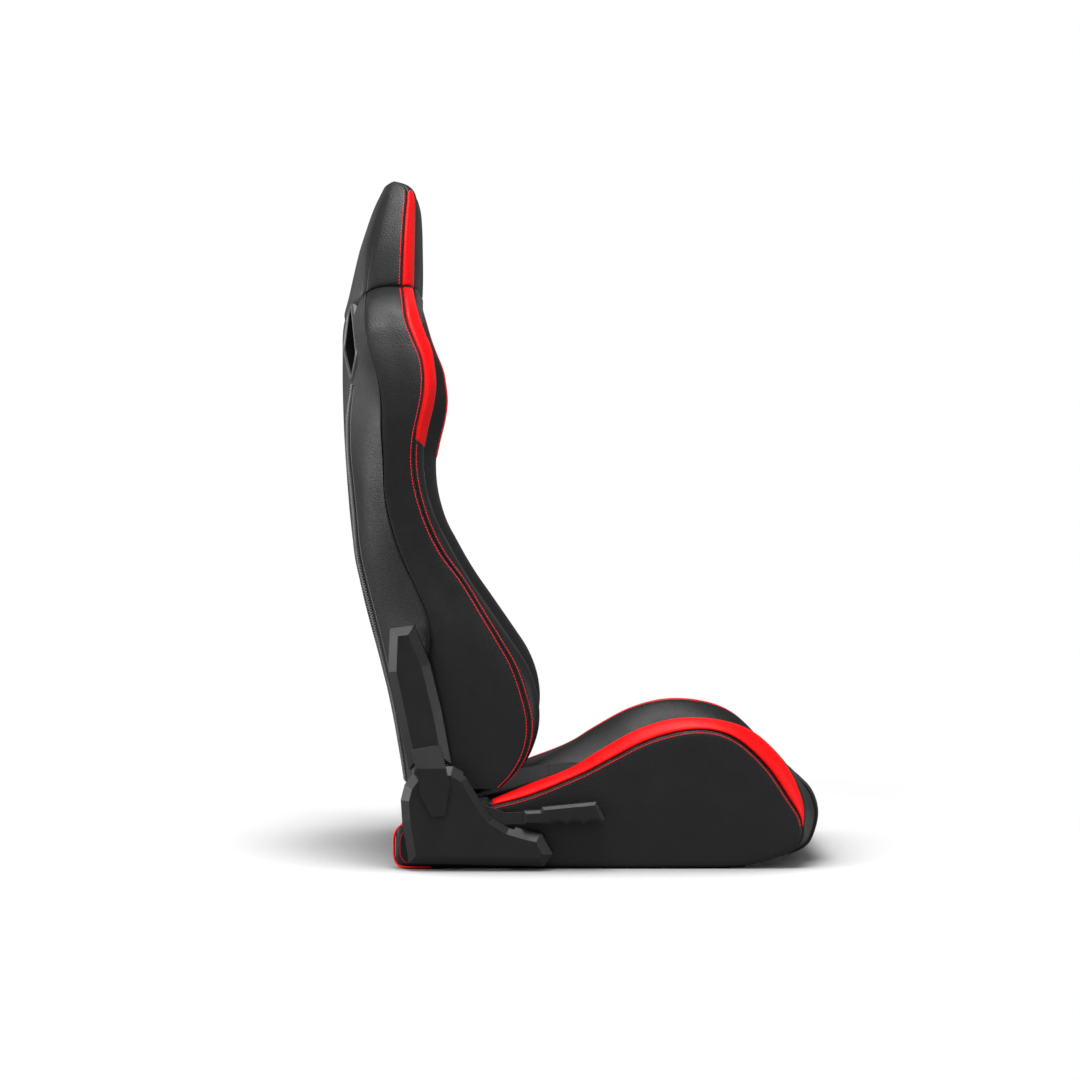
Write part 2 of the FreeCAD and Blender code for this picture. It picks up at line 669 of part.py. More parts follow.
def rear_row(y, forward):
    """The back's profile, which the facet outside FACET_START carries forward."""
    share = max(0, abs(y) - FACET_START) / (EDGE_Y - FACET_START)
    return profile([x + share * d + forward for x, d in zip(REAR_X, FACET)], REAR_Z, y)


def bolster_wire(y):
    front, rear = front_row(y), rear_row(y, dim("skin") + 0.5)
    return closed([front, rear[::-1]])


def slot_prism(hand):
    """The way through the back for a slot's surround, a little larger than its rim."""
    ring = [V(BEHIND, hand * y, z) for y, z in inset(SLOT, -dim("slot_rim") - SLOT_GAP)]
    return Part.Face(Part.makePolygon(ring + ring[:1])).extrude(V(-BEHIND, 0, 0))


def slot_face(plane, y, z):
    """Where the front or the rear face of a slot's surround lies."""
    x, per_y, per_z = plane
    return x + per_y * (y - SLOT_CENTRE[0]) + per_z * (z - SLOT_CENTRE[1])


def harness_bezel(hand):
    """A moulded surround: a sleeve right through the back with a bevelled rim at both ends."""
    rim, lip = -dim("slot_rim"), dim("slot_lip")
    section = [(FRONT_FACE, rim, -3), (FRONT_FACE, rim + 2, 0), (FRONT_FACE, -1, 0)]
    section += [(FRONT_FACE, lip, -3), (REAR_FACE, lip, 3), (REAR_FACE, -1, 0)]
    section += [(REAR_FACE, rim + 2, 0), (REAR_FACE, rim, 3)]
    rings = []
    for plane, depth, out in section:
        outline = inset(SLOT, depth)
        rings.append([V(slot_face(plane, y, z) + out, hand * y, z) for y, z in outline])
    faces = []
    for low, high in zip(rings, rings[1:] + rings[:1]):
        for k in range(len(SLOT)):
            quad = [low[k - 1], low[k], high[k], high[k - 1], low[k - 1]]
            faces.append(Part.Face(Part.makePolygon(quad)))
    solid = Part.makeSolid(Part.makeShell(faces))
    return solid if solid.Volume > 0 else solid.reversed()


def across(outline, near, far):
    """A prism across the seat between two distances, from a side-view outline of corners."""
    ring = [V(x, near, z) for x, z in outline]
    return Part.Face(Part.makePolygon(ring + ring[:1])).extrude(V(0, far - near, 0))


def frame_channel():
    """The hollow behind the left bolster's foam, which the hoop and the strap ends lie in."""
    clear = dim("back_tube_radius") + STRAP_ROOM
    top_x, side_y, top_z = HOOP[2]
    reach = dim("back_tube_radius") + HOOP_ROOM
    low_z, bend_z, end_z = BACK_LOW - 8, HOOP[1][2], top_z + 18
    line = [(hoop_x(low_z) + clear, low_z), (hoop_x(bend_z) + clear, bend_z), (top_x + clear, end_z)]
    line += [(BEHIND, end_z), (BEHIND, low_z)]
    low, high = V(*HOOP[2]), V(*HOOP[3])
    side = (high - low).normalize().cross(V(1, 0, 0)) * reach
    start = low - (high - low) / 5
    ring = [start + side, high + side, high - side, start - side]
    for corner in ring:
        corner.x = top_x + reach
    bridge = Part.Face(Part.makePolygon(ring + ring[:1])).extrude(V(BEHIND - top_x, 0, 0))
    return across(line, INNER_Y - 5, side_y + reach).fuse(bridge)


def backrest_bolster(hand):
    """A side bolster: the lumbar swell, the waist and the shoulder wing, around the frame."""
    stations = (INNER_Y, VALLEY_Y, CREST_Y, EDGE_Y)
    swell = loft([bolster_wire(hand * y) for y in stations])
    half = swell.common(prism(OUTLINE, BACK_LOW))
    start, via, end = [V(x, -BESIDE, z) for x, z in TUCK]
    corners = [end, V(end.x, -BESIDE, BACK_LOW - 10), V(0, -BESIDE, BACK_LOW - 10)]
    corners += [V(0, -BESIDE, start.z), start]
    runs = [Part.Arc(start, via, end).toShape(), *Part.makePolygon(corners).Edges]
    cuts = [Part.Face(Part.Wire(runs)).extrude(V(0, 2 * BESIDE, 0))]
    cuts += [prism(INSERT, BACK_LOW - 5, 1000), slot_prism(hand)]
    channel = frame_channel()
    cuts.append(channel.mirror(V(0, 0, 0), V(0, 1, 0)) if hand == RIGHT else channel)
    for a, b in ARM_BOLTS:
        x, z = dim("pivot_x") + a, dim("pivot_z") + b
        cuts.append(flat_bar(hand, x, z, CREST_Y - 35, BESIDE, dim("spacer_radius") + 2, 6))
    return half.cut(cuts)


def center_pad():
    """The backrest's insert: crowned, and drawn in at the seams beside the bolsters."""
    wires = []
    for y in (-VALLEY_Y, -INNER_Y, 0, INNER_Y, VALLEY_Y):
        front = front_row(y)
        back = [V(-198, y, 98), V(-210, y, 205), V(-249, y, 334), V(-288, y, 496), V(-303, y, 600)]
        back += [V(-298, y, 788)]
        rows = [front, back[-1:-3:-1], back[-3:-5:-1], back[-5::-1]]
        wires.append(closed(rows))
    return loft(wires).common(prism(INSERT, BACK_LOW, 1000))


def rear_panel():
    """The upholstered shell that closes the back, faceted towards the sides, with the slots."""
    wires = []
    for y in (-EDGE_Y, -FACET_START, FACET_START, EDGE_Y):
        outer, inner = rear_row(y, 0), rear_row(y, dim("skin"))
        wires.append(closed([outer, inner[::-1]]))
    panel = loft(wires).common(prism(OUTLINE, BACK_LOW))
    return panel.cut([slot_prism(hand) for _, hand in HANDS])


HEAD_FRONT_X = (-257, -262.5, -265, -275, -300)
HEAD_FRONT_Z = (780, 860, 916, 938, 945)
HEAD_REAR_X = (-359, -332.5, -306)
HEAD_REAR_Z = (780, 861, 937)
HEAD_SIDE_BACK, HEAD_SIDE_AHEAD = (12, 12, 12, 8, -6), (30, 22, 12)
HEAD_POCKET = ((-333, 780), (-298, 780), (-284, 903), (-312, 903))
HEAD_OUTLINE = [(150, 800), (139, 850, 1), (112, 915), (100, 936, 1), (80, 946)]
HEAD_LOW, HEAD_FLAT_Y, HEAD_SIDE_Y, HEAD_POCKET_Y = 790, 95, 150, 92


def headrest_pad():
    """The headrest, with a pocket below for the hoop."""
    wires = []
    for y in (-HEAD_SIDE_Y, -HEAD_FLAT_Y, HEAD_FLAT_Y, HEAD_SIDE_Y):
        side = 1 if abs(y) == HEAD_SIDE_Y else 0
        front = profile([x - side * b for x, b in zip(HEAD_FRONT_X, HEAD_SIDE_BACK)], HEAD_FRONT_Z, y)
        rear = profile([x + side * a for x, a in zip(HEAD_REAR_X, HEAD_SIDE_AHEAD)], HEAD_REAR_Z, y)
        wires.append(closed([front, rear[::-1]]))
    solid = loft(wires).common(prism(HEAD_OUTLINE, HEAD_LOW))
    return solid.cut(across(HEAD_POCKET, -HEAD_POCKET_Y, HEAD_POCKET_Y))


SEAT_CREST = ((-160, 93), (-112, 110), (-63, 128), (-36, 141), (-9, 158), (45, 187), (99, 201))
SEAT_CREST += ((155, 198), (201, 181), (238, 145), (262, 104), (270, 76), (266, 48), (258, 33), (246, 20))
SEAT_EDGE = ((-158, 84), (-105, 98), (-50, 120), (-20, 134), (10, 150), (52, 171), (99, 184.5))
SEAT_EDGE += ((140, 186), (176, 173), (213, 138), (240, 97), (255, 70), (258, 46), (252, 33), (243, 24))
SEAT_INNER = ((-200, 80), (-148, 90), (-100, 101), (-60, 105), (-9, 107), (45, 110.5), (99, 116))
SEAT_INNER += ((150, 120.5), (200, 122), (249, 117), (276, 101), (289, 68), (281, 33), (269, 20), (251, 12))
SEAT_SWELL = ((195, 0.64),)
SEAT_SEAM_Y, SEAT_FLAT_Y, SEAT_CROWN, SEAT_UNDER = 165, 110, 6, 56
NOSE_X, NOSE_LOW = 238, 26
SIDE_WALL = [(-284, 50), (-276, 59), (-210, 59), (-158, 84), (236, 60), (243, 24), (212, 9), (150, 2)]
SIDE_WALL += [(-276, 2), (-284, 10)]


def seat_wire(y, top):
    """A side profile of the seat: its top and nose, and the flat underside over the frame."""
    run = [V(x, y, z) for x, z in top]
    behind_nose = [V(NOSE_X, y, NOSE_LOW), V(NOSE_X, y, SEAT_UNDER)]
    return closed([run, behind_nose, [V(top[0][0], y, SEAT_UNDER), run[0]]])


def seat_bolster(hand):
    """A side bolster of the seat with its side wall, which closes the frame in."""
    half = dim("seat_half")
    rows = [(SEAT_SEAM_Y, SEAT_INNER)]
    for y, rise in SEAT_SWELL:
        pairs = zip(SEAT_INNER, SEAT_CREST)
        rows.append((y, [(a + rise * (c - a), b + rise * (d - b)) for (a, b), (c, d) in pairs]))
    rows += [(CREST_Y, SEAT_CREST), (half, SEAT_EDGE)]
    swell = loft([seat_wire(hand * y, top) for y, top in rows])
    ring = [V(x, hand * half, z) for x, z in SIDE_WALL]
    wall = Part.Face(Part.makePolygon(ring + ring[:1])).extrude(V(0, -hand * dim("seat_wall"), 0))
    holes = []
    for a, b in PLATE_BOLTS:
        x, z = dim("pivot_x") + a, dim("pivot_z") + b
        holes.append(flat_bar(hand, x, z, half - 30, half + 5, dim("spacer_radius") + 1.5, 6))
    return swell.fuse(wall).cut(holes)


def seat_center_cushion():
    """The seat's insert, crowned and drawn in at its side seams, rolling over the front edge."""
    wires = []
    for y in (-SEAT_SEAM_Y, -SEAT_FLAT_Y, SEAT_FLAT_Y, SEAT_SEAM_Y):
        rise = 0 if abs(y) == SEAT_SEAM_Y else SEAT_CROWN
        wires.append(seat_wire(y, [(x + rise / 3, z + rise) for x, z in SEAT_INNER]))
    return loft(wires)


PIPE_X, PIPE_LOW, PIPE_HIGH, PIPE_FRONT, PIPE_Y, PIPE_BEND = -286.3, 6, 61.2, -212, 244, 9


def rear_piping(hand):
    """Piping on the seam between a side wall and the seat's rear cover."""
    y = hand * PIPE_Y
    corners = [V(PIPE_X, y, PIPE_LOW), V(PIPE_X, y, PIPE_HIGH), V(PIPE_FRONT, y, PIPE_HIGH)]
    return tube(rounded_path(corners, PIPE_BEND), dim("pipe_radius"), 6)


def seat_rear_cover(label):
    """The rear end of the seat: a padded ledge under the backrest and the wall below it."""
    body = new_body(label)
    reach = "dims.seat_half - dims.seat_wall"
    sketch = start_sketch(body, "XZ_Plane", f"-({reach})")
    add_outline(
        sketch,
        [(-200, 55.8), (-200, 59), (-276, 59), (-280, 58, 1), (-284, 50), (-284, 10), (-281, 4), (-276, 2)]
        + [(-276, 6), (-280, 12), (-280, 48), (-276, 55.8)],
    )
    pad(body, sketch, f"2 * ({reach})")
    keep(label, body)


def build():
    made("base_frame", base_frame())
    mount_channel("mount_channel_front", "dims.mount_x")
    mount_channel("mount_channel_rear", "-dims.mount_x")
    made("mount_weld_nuts", weld_nuts())
    made("seat_straps", seat_straps())
    made("seat_center_cushion", seat_center_cushion())
    seat_rear_cover("seat_rear_cover")
    made("backrest_frame", backrest_frame())
    made("backrest_straps", backrest_straps())
    made("backrest_center_pad", center_pad())
    made("rear_panel", rear_panel())
    made("headrest_pad", headrest_pad())
    for side, hand in HANDS:
        made(f"seat_bolster_{side}", seat_bolster(hand))
        made(f"rear_piping_{side}", rear_piping(hand))
        made(f"harness_bezel_{side}", harness_bezel(hand))
        made(f"backrest_bolster_{side}", backrest_bolster(hand))
        lower_plate(f"lower_recliner_plate_{side}", hand)
        upper_arm(f"upper_recliner_arm_{side}", hand)
        lower_cover(f"lower_cover_{side}", hand)
        upper_cover(f"upper_cover_{side}", hand)
    recliner_halves("recliner_discs_moving", "dims.arm_far", "dims.disc_split - 0.2")
    recliner_halves("recliner_discs_fixed", "dims.disc_split + 0.2", "dims.plate_near")
    made("plate_bolts", bolts(PLATE_BOLTS, dim("plate_far"), PLATE_BORE - 2))
    made("arm_bolts", bolts(ARM_BOLTS, dim("arm_far"), ARM_BORE - 3))
    lever_arm("lever_arm")
    lever_grip("lever_grip")
    made("release_rod", release_rod())
    made("rod_clips", rod_clips())


def check_and_write():
    doc.recompute()
    for thing in doc.Objects:
        if "Invalid" in thing.State or "Error" in thing.State:
            raise RuntimeError(f"{thing.Label} failed: {thing.State}")
    os.makedirs("parts", exist_ok=True)
    for label, thing in subparts.items():
        shape = thing.Shape
        if shape.isNull() or not shape.isValid():
            raise RuntimeError(f"{label} has no valid shape")
        shape.exportStep(f"parts/{label}.step")
        print(f"{label:34s} solids {len(shape.Solids)} volume {shape.Volume / 1000:9.1f} cm3")


build()
check_and_write()
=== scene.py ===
import json
import math
from collections import namedtuple

import bmesh
import bpy
import numpy as np
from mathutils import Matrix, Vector
from mathutils.bvhtree import BVHTree


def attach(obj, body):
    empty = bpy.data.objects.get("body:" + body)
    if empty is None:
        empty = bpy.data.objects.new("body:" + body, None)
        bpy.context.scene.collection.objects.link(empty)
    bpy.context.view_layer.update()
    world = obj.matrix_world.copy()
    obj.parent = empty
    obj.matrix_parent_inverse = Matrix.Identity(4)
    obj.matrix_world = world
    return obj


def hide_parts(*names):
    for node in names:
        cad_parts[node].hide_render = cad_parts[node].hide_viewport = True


# A reclining racing seat: padded leather pieces sewn along their seams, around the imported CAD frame.
# Lengths are in millimetres until a mesh is made. X forward, Y to the seat's left, Z up.

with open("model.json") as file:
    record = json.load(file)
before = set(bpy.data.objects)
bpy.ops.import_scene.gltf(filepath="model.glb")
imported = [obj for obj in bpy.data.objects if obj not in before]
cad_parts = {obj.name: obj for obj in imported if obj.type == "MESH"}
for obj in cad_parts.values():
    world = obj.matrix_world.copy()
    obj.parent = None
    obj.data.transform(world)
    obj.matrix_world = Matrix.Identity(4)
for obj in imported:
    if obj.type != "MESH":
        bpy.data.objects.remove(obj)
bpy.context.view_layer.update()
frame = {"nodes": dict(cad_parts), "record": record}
MM = 0.001
HANDS = (("right", -1), ("left", 1))


# Smooth lines


def hermite(t, h, a, slope_a, b, slope_b):
    s, c = t * t * (3 - 2 * t), t * (1 - t)
    return a + s * (b - a) + h * c * ((1 - t) * slope_a - t * slope_b)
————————
Each line from the line with "for label, thing" to the line with "from mathutils.bvhtree import BVHTree" is to be echoed exactly; both boundary lines are included, and nothing else is to be output.

    for label, thing in subparts.items():
        shape = thing.Shape
        if shape.isNull() or not shape.isValid():
            raise RuntimeError(f"{label} has no valid shape")
        shape.exportStep(f"parts/{label}.step")
        print(f"{label:34s} solids {len(shape.Solids)} volume {shape.Volume / 1000:9.1f} cm3")


build()
check_and_write()
=== scene.py ===
import json
import math
from collections import namedtuple

import bmesh
import bpy
import numpy as np
from mathutils import Matrix, Vector
from mathutils.bvhtree import BVHTree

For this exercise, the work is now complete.